Co-moderator Devin C.: What is the Free Alabama Movement? Some have deemed the Alabama prisons as the most inhumane in the U.S. Can you shed some light on some of the conditions there? Why is it important for people on the outside to show solidarity with these imprisoned workers’ January month-long work stoppage and economic blackout?
Swift Justice: I personally wouldn’t sit there and try to gauge how inhumane one prison is over another prison in the United States. Any prison that has any human rights violations is inhumane; it’s all equal in our eyes. The issue here in Alabama is that for so long society in Alabama — they just cherish the fact that individuals come to prison and are basically tortured and treated like animals.
The main frame of the “free society” is that “you should have thought about that before you did the crime, so you do the time.” The thing about that is every prison system that exists that has any kind of human rights violations, treating us as animals instead of human beings, is deplorable, just deplorable, and it’s an injustice.
Here in Alabama, we have seen over and over, and all throughout the years, overcrowding. Overcrowding is one of the leading factors why we have issues inside the prison such as violence and the unjustified deaths by overdoses and by natural causes as well. When you have overcrowding, you are heightening diseases, you’re heightening the issues of mental health — and you’re heightening every aspect of any prison reform that people are fighting against today.
It’s really indescribable here. Guys live in filthy areas; they live in areas that are just inches away from another man. And with this coronavirus epidemic, it is even worse — the denial of mental health and denial of medical treatment.
You would not have this [outside] in what we call “the free world.” So why would you have us sitting like this, but you call it rehabilitation?
Devin C.: This month of economic blackout and strike will cut right through a very important moment. On Jan. 20, we will see a transition of U.S. power from Donald Trump to Joe Biden. Neither of them is committed to prison abolition.

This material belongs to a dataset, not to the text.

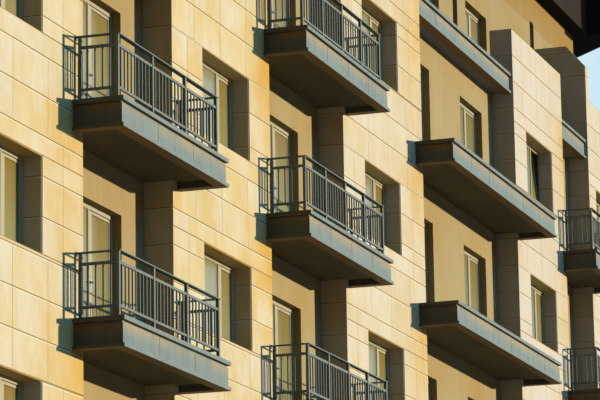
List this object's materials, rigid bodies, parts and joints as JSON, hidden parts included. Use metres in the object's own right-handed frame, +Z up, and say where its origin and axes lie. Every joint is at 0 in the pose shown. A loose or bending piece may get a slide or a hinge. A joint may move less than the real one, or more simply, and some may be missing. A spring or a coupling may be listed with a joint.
{
  "type": "apartment block",
  "caption": "Apartment block with stone-clad window piers, recessed loggias with railed balconies, a set-back top storey with a terrace, and a deep overhanging roof",
  "frame": {"origin": "middle of the building's foot at ground level, under the centre of its overall box", "axes": "+X along the street front to the right as seen from the street, +Y into the building, +Z up"},
  "size_m": [39.85, 13.11, 23.68],
  "materials": {
    "stone_cladding": "honed stone panels in rows, beige, open joints",
    "wall_render": "smooth plain render, warm cream",
    "concrete": "plain cast concrete",
    "fascia_metal": "satin grey-blue coated sheet",
    "railing_metal": "satin grey coated steel",
    "window_frame": "satin cream-white frame",
    "clear_glass": "clear glass, slightly green",
    "dark_glass": "dark glass",
    "roof_covering": "dark brown-grey coated sheet"
  },
  "bodies": {
    "root": {"balcony_fascias_1": "fascia_metal", "balcony_fascias_2": "fascia_metal", "balcony_fascias_3": "fascia_metal", "balcony_fascias_4": "fascia_metal", "balcony_slabs_1": "concrete", "balcony_slabs_2": "concrete", "balcony_slabs_3": "concrete", "balcony_slabs_4": "concrete", "balusters": "railing_metal", "end_wall_left": "wall_render", "end_wall_right": "wall_render", "floor_slabs": "concrete", "ground_floor": "concrete", "loggia_doors_1": "window_frame", "loggia_doors_2": "window_frame", "loggia_doors_3": "window_frame", "loggia_doors_4": "window_frame", "loggia_wall_1": "wall_render", "loggia_wall_2": "wall_render", "loggia_wall_3": "wall_render", "loggia_wall_4": "wall_render", "pier_front_1": "stone_cladding", "pier_front_2": "stone_cladding", "pier_front_3": "stone_cladding", "pier_front_4": "stone_cladding", "pier_front_5": "stone_cladding", "pier_windows_1": "window_frame", "pier_windows_2": "window_frame", "pier_windows_3": "window_frame", "pier_windows_4": "window_frame", "pier_windows_5": "window_frame", "railing_fronts": "railing_metal", "railing_sides": "railing_metal", "rear_wall": "wall_render", "rear_window_frames": "window_frame", "roof": "roof_covering", "slot_panes": "dark_glass", "terrace_divider": "stone_cladding", "terrace_fascias": "fascia_metal", "terrace_floor": "concrete", "top_end_wall": "wall_render", "top_storey_wall": "wall_render", "top_window_frames": "window_frame", "window_glass": "clear_glass"}
  },
  "joints": []
}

Now that Biden has won under the guise that he is a progressive alternative to Trump, how will the Free Alabama Movement move forward to appeal to people to embrace prison abolition and not reform?
Swift Justice: I don’t think our focus is on Biden, as much as it is on society for real. Because one thing about Biden, we already know Biden’s history. Nobody that is calling themselves a prison reformer, a prison abolitionist, a slavery abolitionist, is ignorant to the fact that Biden wrote the 1994 crime bill — which was a huge contributor to the overcrowding all over the U.S. in the federal prisons and adopted in the states.

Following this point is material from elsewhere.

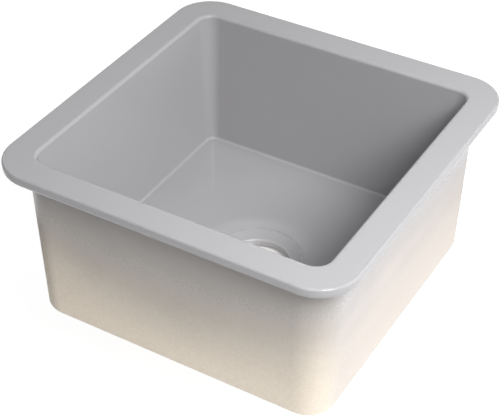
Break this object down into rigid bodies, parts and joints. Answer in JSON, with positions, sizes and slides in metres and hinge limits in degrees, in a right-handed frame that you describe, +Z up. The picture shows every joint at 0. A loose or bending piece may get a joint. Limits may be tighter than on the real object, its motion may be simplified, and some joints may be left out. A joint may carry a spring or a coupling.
{
  "type": "kitchen sink",
  "caption": "Square fireclay kitchen sink bowl with a flat rounded rim, and a central drain with a lift-out strainer basket, a sliding stopper and a tailpiece.",
  "frame": {"origin": "middle of the bowl, on the plane of the rim's underside, which is the top of the worktop it rests on", "axes": "+Z up, +X and +Y along the bowl's square sides"},
  "size_m": [0.457, 0.457, 0.385],
  "materials": {
    "bowl_glaze": "satin",
    "seal_putty": "matt",
    "strainer_steel": "brushed",
    "black_rubber": "matt",
    "fibre": "matt",
    "nut_brass": "cast, satin",
    "white_plastic": "matt",
    "pipe_chrome": "polished",
    "knob_chrome": "polished"
  },
  "bodies": {
    "sink": {"sink_bowl": "bowl_glaze", "flange_seal": "seal_putty", "strainer_body": "strainer_steel", "body_gasket": "black_rubber", "friction_washer": "fibre", "body_locknut": "nut_brass", "tailpiece_washer": "white_plastic", "tailpiece": "pipe_chrome", "coupling_nut": "pipe_chrome"},
    "basket": {"basket_cup": "strainer_steel", "basket_bush": "white_plastic", "bush_ring": "black_rubber"},
    "stopper": {"stopper_stem": "strainer_steel", "stopper_seal": "black_rubber", "seal_plate": "strainer_steel", "stem_clip": "strainer_steel", "stopper_knob": "knob_chrome"}
  },
  "joints": [
    {"name": "basket_lift", "type": "slide", "parent": "sink", "child": "basket", "axis": [0, 0, 1], "range_m": [0, 0.28]},
    {"name": "stopper_lift", "type": "slide", "parent": "basket", "child": "stopper", "axis": [0, 0, 1], "range_m": [0, 0.007]}
  ]
}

Our focus is, we’re just going to keep moving forward. There’s nothing that’s gonna stop us from doing what we’re doing. We are dealing with the 13th Amendment itself [allowing slave labor in prisons] in a joint resolution that’s being processed through the Congress very soon, and the Department of Justice is suing the Alabama Department of Corrections.
Joe Biden, if anything, he’ll be the one who vetoes any changes. And he will not make any changes personally; the presidential powers don’t exist to that point. So we have to rely on those people that we have put these legacies in. And it’s looking good; it’s really looking good right now. Bernie Sanders has been pushing. And, being that Bernie Sanders is actually sponsoring the bill to remove the exception clause out of the 13th Amendment, it speaks volumes [to what the movement has done] because you got to remember, Bernie Sanders also voted for the 1994 crime bill.
Finally, this is all nothing but fuel to the fire. I mean, this should give spark to anybody who is in prison. As we’ve always said, this has been a fight from the inside out, not just an outside fight. We are not going to sit back! We know as freedom fighters that nobody is going to be the “knight in shining armor.” We cannot depend on any elected official to do that.
We know that we’re going to have to fight for ourselves. In order to save us, we have to save us.